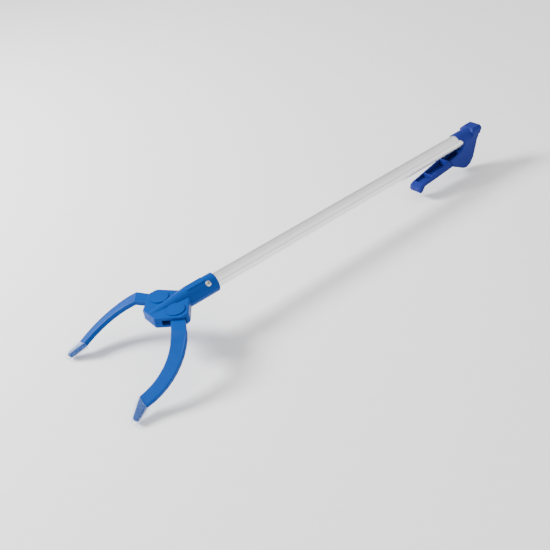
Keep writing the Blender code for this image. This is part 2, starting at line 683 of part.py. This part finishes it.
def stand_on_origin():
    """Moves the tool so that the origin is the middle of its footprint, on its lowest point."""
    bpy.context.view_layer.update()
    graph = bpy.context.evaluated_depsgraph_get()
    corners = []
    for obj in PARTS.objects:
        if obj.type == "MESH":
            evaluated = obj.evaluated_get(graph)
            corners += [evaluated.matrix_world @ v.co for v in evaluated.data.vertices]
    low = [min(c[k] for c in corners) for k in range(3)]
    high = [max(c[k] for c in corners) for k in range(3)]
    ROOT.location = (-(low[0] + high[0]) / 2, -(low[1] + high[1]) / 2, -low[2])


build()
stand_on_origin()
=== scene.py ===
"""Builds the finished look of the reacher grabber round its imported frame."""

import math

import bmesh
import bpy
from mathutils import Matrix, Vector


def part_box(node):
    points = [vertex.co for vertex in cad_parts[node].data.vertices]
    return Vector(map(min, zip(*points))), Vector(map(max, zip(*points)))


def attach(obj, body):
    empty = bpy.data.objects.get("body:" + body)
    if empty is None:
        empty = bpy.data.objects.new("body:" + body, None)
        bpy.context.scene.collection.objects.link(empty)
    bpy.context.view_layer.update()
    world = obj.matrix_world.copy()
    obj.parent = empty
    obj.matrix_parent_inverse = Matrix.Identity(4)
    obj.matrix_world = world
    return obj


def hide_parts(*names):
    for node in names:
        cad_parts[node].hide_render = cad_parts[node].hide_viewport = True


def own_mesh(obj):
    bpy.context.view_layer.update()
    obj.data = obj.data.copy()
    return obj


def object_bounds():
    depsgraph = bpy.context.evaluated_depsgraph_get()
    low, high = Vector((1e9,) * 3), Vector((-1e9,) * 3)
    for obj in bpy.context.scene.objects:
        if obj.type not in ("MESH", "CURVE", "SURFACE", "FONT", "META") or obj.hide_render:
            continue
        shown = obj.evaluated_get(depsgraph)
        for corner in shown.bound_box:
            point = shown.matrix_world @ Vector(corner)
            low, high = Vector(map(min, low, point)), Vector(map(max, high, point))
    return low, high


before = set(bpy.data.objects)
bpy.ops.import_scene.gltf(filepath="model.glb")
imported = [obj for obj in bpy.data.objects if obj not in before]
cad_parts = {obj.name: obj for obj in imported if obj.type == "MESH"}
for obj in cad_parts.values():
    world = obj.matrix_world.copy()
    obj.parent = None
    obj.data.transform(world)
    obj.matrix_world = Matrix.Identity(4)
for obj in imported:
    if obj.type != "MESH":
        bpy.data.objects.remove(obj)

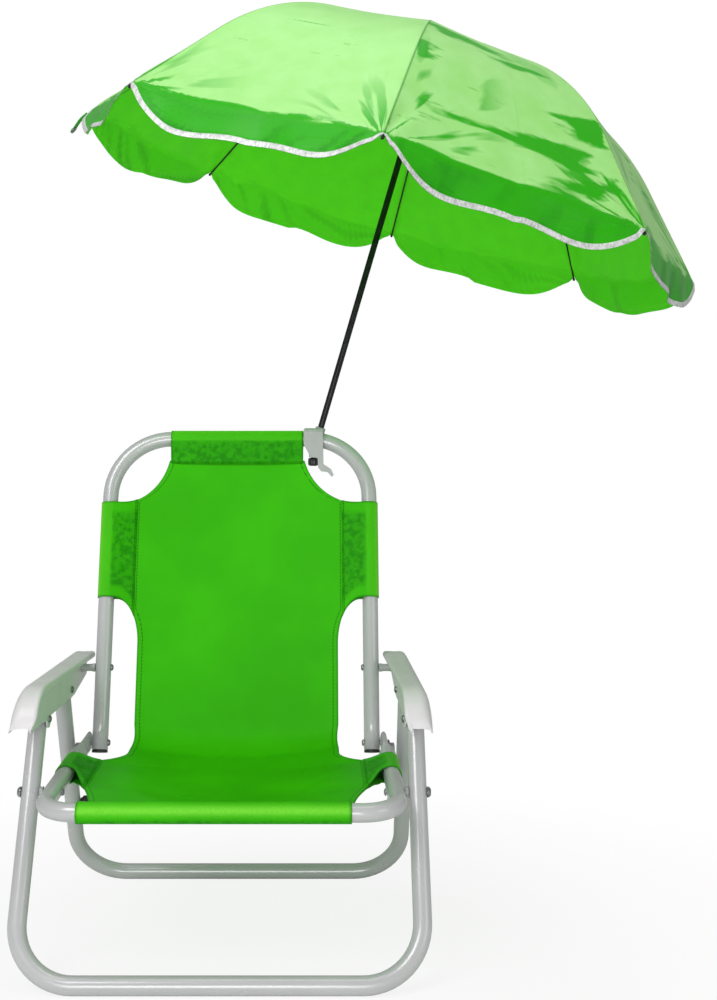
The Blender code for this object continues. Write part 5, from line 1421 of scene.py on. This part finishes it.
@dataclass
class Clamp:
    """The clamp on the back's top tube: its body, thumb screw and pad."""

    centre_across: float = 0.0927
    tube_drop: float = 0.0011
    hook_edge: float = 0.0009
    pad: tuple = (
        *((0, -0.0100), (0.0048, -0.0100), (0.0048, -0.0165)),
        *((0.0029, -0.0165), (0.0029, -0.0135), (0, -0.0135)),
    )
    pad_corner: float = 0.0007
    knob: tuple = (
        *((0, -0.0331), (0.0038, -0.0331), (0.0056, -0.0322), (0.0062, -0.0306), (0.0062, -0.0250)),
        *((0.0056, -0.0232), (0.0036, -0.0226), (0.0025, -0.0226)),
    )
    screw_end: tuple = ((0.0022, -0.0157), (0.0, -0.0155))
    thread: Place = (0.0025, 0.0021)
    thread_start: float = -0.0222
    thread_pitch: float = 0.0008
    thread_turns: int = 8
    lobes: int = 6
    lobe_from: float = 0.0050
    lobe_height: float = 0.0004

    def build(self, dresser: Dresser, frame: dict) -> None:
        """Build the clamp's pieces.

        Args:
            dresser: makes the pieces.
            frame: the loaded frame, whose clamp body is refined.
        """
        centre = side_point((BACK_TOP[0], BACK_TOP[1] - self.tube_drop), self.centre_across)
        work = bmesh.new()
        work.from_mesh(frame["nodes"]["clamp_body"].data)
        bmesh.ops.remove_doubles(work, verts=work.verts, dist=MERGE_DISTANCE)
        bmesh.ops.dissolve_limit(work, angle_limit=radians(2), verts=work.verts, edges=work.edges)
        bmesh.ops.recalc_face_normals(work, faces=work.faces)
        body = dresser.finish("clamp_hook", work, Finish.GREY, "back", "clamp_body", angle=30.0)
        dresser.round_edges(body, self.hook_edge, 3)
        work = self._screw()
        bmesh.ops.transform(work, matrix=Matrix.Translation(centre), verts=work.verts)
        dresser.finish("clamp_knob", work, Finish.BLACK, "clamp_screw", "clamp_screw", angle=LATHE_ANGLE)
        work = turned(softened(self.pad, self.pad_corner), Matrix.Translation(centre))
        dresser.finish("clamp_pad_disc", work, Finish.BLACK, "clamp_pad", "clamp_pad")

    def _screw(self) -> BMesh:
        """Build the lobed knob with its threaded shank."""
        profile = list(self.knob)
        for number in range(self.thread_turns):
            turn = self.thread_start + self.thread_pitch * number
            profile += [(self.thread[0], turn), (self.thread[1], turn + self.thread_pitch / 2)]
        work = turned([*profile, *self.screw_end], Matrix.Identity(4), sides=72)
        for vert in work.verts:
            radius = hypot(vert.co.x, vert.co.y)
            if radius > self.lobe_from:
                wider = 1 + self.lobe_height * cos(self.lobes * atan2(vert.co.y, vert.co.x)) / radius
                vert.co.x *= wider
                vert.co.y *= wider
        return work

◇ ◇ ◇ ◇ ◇

**Task statement**
Transcribe the records above exactly, beginning at the line that contains "low = [min(c[k]" and ending with the line that contains "before = set(bpy.data.objects)", both included, and nothing else.

**Complete output**
    low = [min(c[k] for c in corners) for k in range(3)]
    high = [max(c[k] for c in corners) for k in range(3)]
    ROOT.location = (-(low[0] + high[0]) / 2, -(low[1] + high[1]) / 2, -low[2])


build()
stand_on_origin()
=== scene.py ===
"""Builds the finished look of the reacher grabber round its imported frame."""

import math

import bmesh
import bpy
from mathutils import Matrix, Vector


def part_box(node):
    points = [vertex.co for vertex in cad_parts[node].data.vertices]
    return Vector(map(min, zip(*points))), Vector(map(max, zip(*points)))


def attach(obj, body):
    empty = bpy.data.objects.get("body:" + body)
    if empty is None:
        empty = bpy.data.objects.new("body:" + body, None)
        bpy.context.scene.collection.objects.link(empty)
    bpy.context.view_layer.update()
    world = obj.matrix_world.copy()
    obj.parent = empty
    obj.matrix_parent_inverse = Matrix.Identity(4)
    obj.matrix_world = world
    return obj


def hide_parts(*names):
    for node in names:
        cad_parts[node].hide_render = cad_parts[node].hide_viewport = True


def own_mesh(obj):
    bpy.context.view_layer.update()
    obj.data = obj.data.copy()
    return obj


def object_bounds():
    depsgraph = bpy.context.evaluated_depsgraph_get()
    low, high = Vector((1e9,) * 3), Vector((-1e9,) * 3)
    for obj in bpy.context.scene.objects:
        if obj.type not in ("MESH", "CURVE", "SURFACE", "FONT", "META") or obj.hide_render:
            continue
        shown = obj.evaluated_get(depsgraph)
        for corner in shown.bound_box:
            point = shown.matrix_world @ Vector(corner)
            low, high = Vector(map(min, low, point)), Vector(map(max, high, point))
    return low, high


before = set(bpy.data.objects)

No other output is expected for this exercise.